---------- Data excerpt ----------

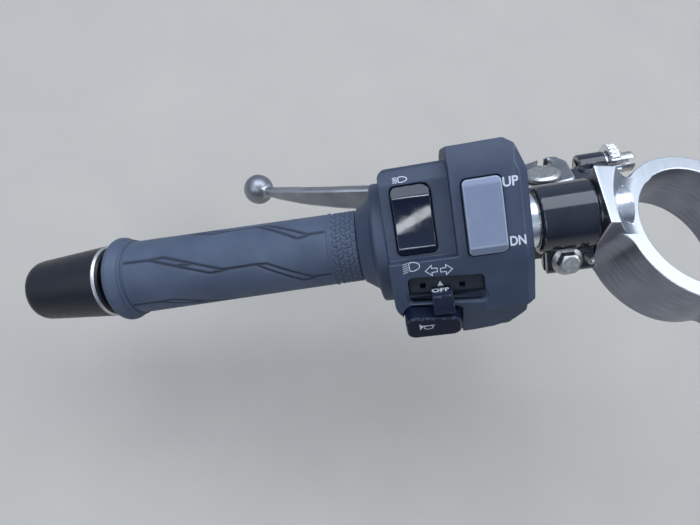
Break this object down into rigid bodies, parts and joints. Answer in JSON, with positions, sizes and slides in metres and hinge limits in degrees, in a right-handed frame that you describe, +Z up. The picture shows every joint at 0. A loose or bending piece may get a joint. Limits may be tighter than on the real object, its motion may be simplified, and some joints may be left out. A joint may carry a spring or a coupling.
{
  "type": "left clip-on handlebar of a sport bike",
  "caption": "Clip-on handlebar with fork clamp, bar, clutch lever on its perch, switch housing, rubber grip and bar-end weight.",
  "frame": {"origin": "centre of the clamp's fork bore, at the middle of its height", "axes": "+Z up along the fork, +X inboard to the bike's middle, +Y forward; the bar leaves towards -X"},
  "size_m": [0.3185, 0.1388, 0.1414],
  "materials": {
    "brushed_aluminium": "brushed",
    "bright_aluminium": "bright, turned",
    "black_enamel": "gloss",
    "zinc_steel": "zinc plated",
    "silver_lever": "satin",
    "grained_grey_plastic": "fine grain",
    "matte_black_plastic": "matte",
    "gloss_black_plastic": "gloss",
    "pale_grey_plastic": "satin",
    "black_rubber": "matte",
    "grip_rubber": "matte",
    "black_weight": "satin"
  },
  "bodies": {
    "handlebar": {"fork_clamp": "brushed_aluminium", "pinch_bolt": "zinc_steel", "bar_tube": "bright_aluminium", "lever_perch": "black_enamel", "perch_bolt": "zinc_steel", "perch_pin": "zinc_steel", "pivot_bolt": "zinc_steel", "pivot_nut": "zinc_steel", "clutch_switch": "matte_black_plastic", "adjuster_screw": "zinc_steel", "adjuster_wheel": "bright_aluminium", "switch_case_rear": "grained_grey_plastic", "switch_case_front": "grained_grey_plastic", "case_screws": "zinc_steel", "beam_switch": "gloss_black_plastic", "select_switch": "pale_grey_plastic", "turn_plate": "matte_black_plastic", "turn_switch": "gloss_black_plastic", "horn_button": "gloss_black_plastic", "harness_boot": "black_rubber", "grip": "grip_rubber", "bar_end_weight": "black_weight", "bar_end_screw": "zinc_steel"},
    "lever": {"clutch_lever": "silver_lever"}
  },
  "joints": [
    {"name": "lever_pull", "type": "hinge", "parent": "handlebar", "child": "lever", "pos_m": [-0.04311, 0.03406, -0.01792], "axis": [-0.2562, 0.5592, 0.7885], "range_deg": [0, 16]}
  ]
}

----------

Given instruction:
Each line above must be printed exactly as it appears.

The output:
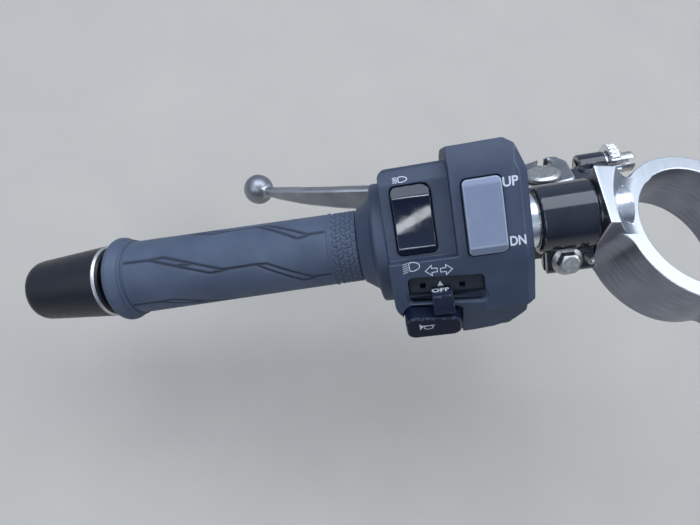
Break this object down into rigid bodies, parts and joints. Answer in JSON, with positions, sizes and slides in metres and hinge limits in degrees, in a right-handed frame that you describe, +Z up. The picture shows every joint at 0. A loose or bending piece may get a joint. Limits may be tighter than on the real object, its motion may be simplified, and some joints may be left out. A joint may carry a spring or a coupling.
{
  "type": "left clip-on handlebar of a sport bike",
  "caption": "Clip-on handlebar with fork clamp, bar, clutch lever on its perch, switch housing, rubber grip and bar-end weight.",
  "frame": {"origin": "centre of the clamp's fork bore, at the middle of its height", "axes": "+Z up along the fork, +X inboard to the bike's middle, +Y forward; the bar leaves towards -X"},
  "size_m": [0.3185, 0.1388, 0.1414],
  "materials": {
    "brushed_aluminium": "brushed",
    "bright_aluminium": "bright, turned",
    "black_enamel": "gloss",
    "zinc_steel": "zinc plated",
    "silver_lever": "satin",
    "grained_grey_plastic": "fine grain",
    "matte_black_plastic": "matte",
    "gloss_black_plastic": "gloss",
    "pale_grey_plastic": "satin",
    "black_rubber": "matte",
    "grip_rubber": "matte",
    "black_weight": "satin"
  },
  "bodies": {
    "handlebar": {"fork_clamp": "brushed_aluminium", "pinch_bolt": "zinc_steel", "bar_tube": "bright_aluminium", "lever_perch": "black_enamel", "perch_bolt": "zinc_steel", "perch_pin": "zinc_steel", "pivot_bolt": "zinc_steel", "pivot_nut": "zinc_steel", "clutch_switch": "matte_black_plastic", "adjuster_screw": "zinc_steel", "adjuster_wheel": "bright_aluminium", "switch_case_rear": "grained_grey_plastic", "switch_case_front": "grained_grey_plastic", "case_screws": "zinc_steel", "beam_switch": "gloss_black_plastic", "select_switch": "pale_grey_plastic", "turn_plate": "matte_black_plastic", "turn_switch": "gloss_black_plastic", "horn_button": "gloss_black_plastic", "harness_boot": "black_rubber", "grip": "grip_rubber", "bar_end_weight": "black_weight", "bar_end_screw": "zinc_steel"},
    "lever": {"clutch_lever": "silver_lever"}
  },
  "joints": [
    {"name": "lever_pull", "type": "hinge", "parent": "handlebar", "child": "lever", "pos_m": [-0.04311, 0.03406, -0.01792], "axis": [-0.2562, 0.5592, 0.7885], "range_deg": [0, 16]}
  ]
}